American Capitalism: Social Thought and Political Economy in the Twentieth Century. Edited by Nelson Lichtenstein, Philadelphia, PA, University of Pennsylvania Press, 2006, 377 pp., $24.95 paperback/ $49.95 cloth.

In the introduction to this book, Nelson Lichtenstein notes the depth of the contrast between the debates about the viability of capitalism and its presumed submergence within broader social institutions that had agitated intellectuals during the first six decades of the 20th century, and “the power and pervasiveness of American capitalism” at the beginning of the 21st century with its presumed link between open markets and liberal democracy that Francis Fukuyama once proclaimed as “the only model” a state can follow. Toward the end of the 20th century period, Daniel Bell had announced “the end of ideology in the West”—the market having been constrained by a purposeful set of social and political compromises. The vulnerability of Bell’s dictum to powerful historical changes, Lichtenstein would argue as the premise of his book, is shared by the ideologies that have been upholding the “triumphalism” of 21st century capitalism.

The introduction is a thoughtful contribution to the work. The book itself consists of thirteen essays that deal mostly with the careers and ideas of some of the leading social thinkers of the first half of the 20th century. None of these thinkers, however, offers a thorough economic analysis of American capitalism. None probe its transformation since the Great Depression, or any of the policies addressing employment problems, budgetary allocations, or the prevention of excessive cyclical fluctuations.

The title of the book does not quite capture some of the core concerns expressed. As Lichtenstein writes, “A central theme that runs through many of the contributions” is why and how capitalism was eclipsed by sociological and political constructs encompassing a “postindustrial” or even “postcapitalist” society. At the risk of oversimplification, this theme had its origin in and owed its development to the idea that the socializing tendencies inherent in capitalistic/industrial economies would in time lead to social democracy based on a “social economy”—ideas associated with Arthur Schlesinger, Andrew Shonfield, and European socialists such as Eduard Bernstein and Jean Jaures. The evident weakening of the power of property (documented by the highly influential work The Modern Corporation and Private Property by A.A. Berle and G.C. Means) gave impetus to the belief that a maturing corporate bureaucracy, directed by a class of trained managers, would make for a more reliable regulation of markets. The social thinkers represented in the discussion of the “postcapitalist vision” by Howard Brick, however, did not take into account the continued power of wealth and the manifestation of this power in the ownership of vast industrial and agricultural holdings. The “vision,” as Brick notes, was part of an intellectual revolution which posited “an autonomous social sphere that gained ascendancy over mere economics.” It can hardly be disputed that such an intellectual orientation ignored some of the fundamental forces underlying the American economy.
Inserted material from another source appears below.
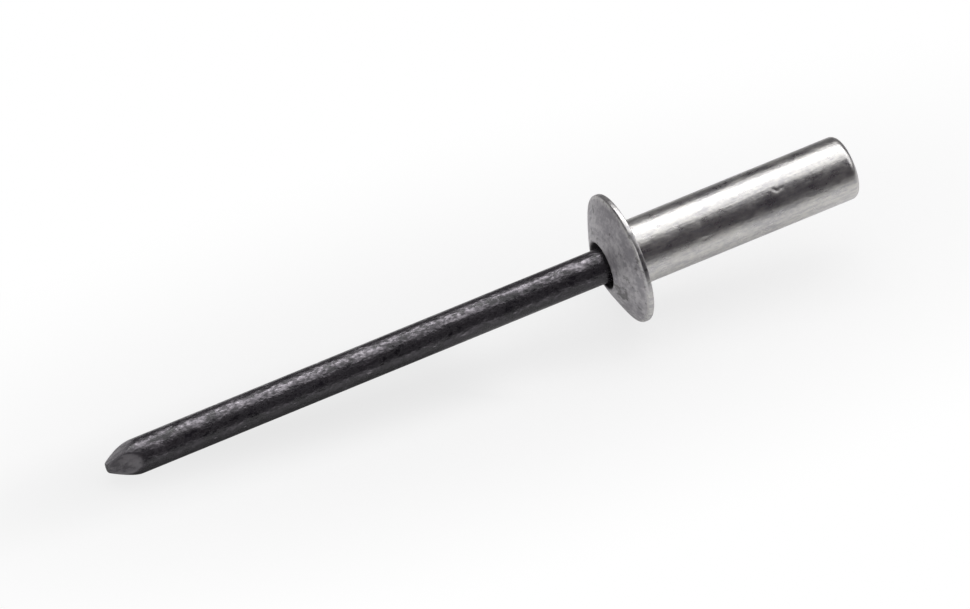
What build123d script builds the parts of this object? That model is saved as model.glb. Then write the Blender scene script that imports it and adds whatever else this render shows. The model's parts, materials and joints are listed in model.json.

While all the essays presented in the book are worth pondering, space limits what follows to outlining but three of them.

John Kenneth Galbraith. Among the sharpest critics of the culture of mid-century America was John Kenneth Galbraith. In particular, he opposed and even denounced consumerism: that is, the near privatization of consumption, usually at the expense of public expenditures that would benefit society at large, which would have beneficial redistributive effects. Furthermore, he opposed the emphasis of economic policy on economic growth; for example, he argued against the tax reduction proposed by President Kennedy in 1961 designed to spur growth and reduce unemployment. Judging by an essay written by Kevin Mattson, Galbraith advanced no clear alternative to growth to deal with the employment problem. In his New Industrial State, published in the late 1960s, Galbraith more or less synthesized his conception of the corporation as an institution that builds its marketing power by influencing consumers, often with manipulative advertising. He did not deal with the possible impact of competition in limiting marketing power. He introduced the concept of technostructure: that is, a new class of technical and professional personnel as a social stratum, which was previously and more narrowly conceived by Thorstein Veblen. But the autonomous nature of this stratum, insofar as its employment is dependent upon corporate management, is dubious; its interests, it would seem, hinge on the success of its employers.

Peter Drucker. That the great corporations were the driving force of the American economy was fully realized and, in effect, accepted by John Kenneth Galbraith; and so it was by Peter Drucker, “the prophet of post-Fordism,” as the title of the essay (by Nils Gilman) calls him. Drucker, however, was less concerned with the economic role of the corporation than with what he construed as its legitimacy—its legitimization less in terms of property rights or as provider of goods and services, but rather in the eyes of its employees. Drucker’s many books have strongly influenced management strategies and organization, but his underlying philosophy was shaped by his experience of Nazism in the early 1930s. (He was born and raised in Austria and spent some time in Germany, then decamped to England and later to the United States). Reflecting upon the electoral success and psychological effect of the Nazis, Drucker came to believe that the “liberal capitalism” of the time had failed in that it gave rise to the alienation of masses of workers that found its response in the attraction of the Nazis. Believing that a harmony of interests exists between workers and managers he advocated teamwork wherever possible, and trained the workforce to be autonomous in all respects short of invading the authority of management. He was not opposed to unions, yet appeared unable (or unwilling) to grasp the unions’ ceaseless efforts to limit precisely such authority (for example, the installation of labor-saving apparatus, often viewed by unions to threaten jobs or job security). Thus, Drucker’s conception of capitalism did not embrace any notion that the system could give rise to sharp clashes of interest. Yet the legitimization of the corporation could not really build upon the workforce autonomy envisioned by Drucker.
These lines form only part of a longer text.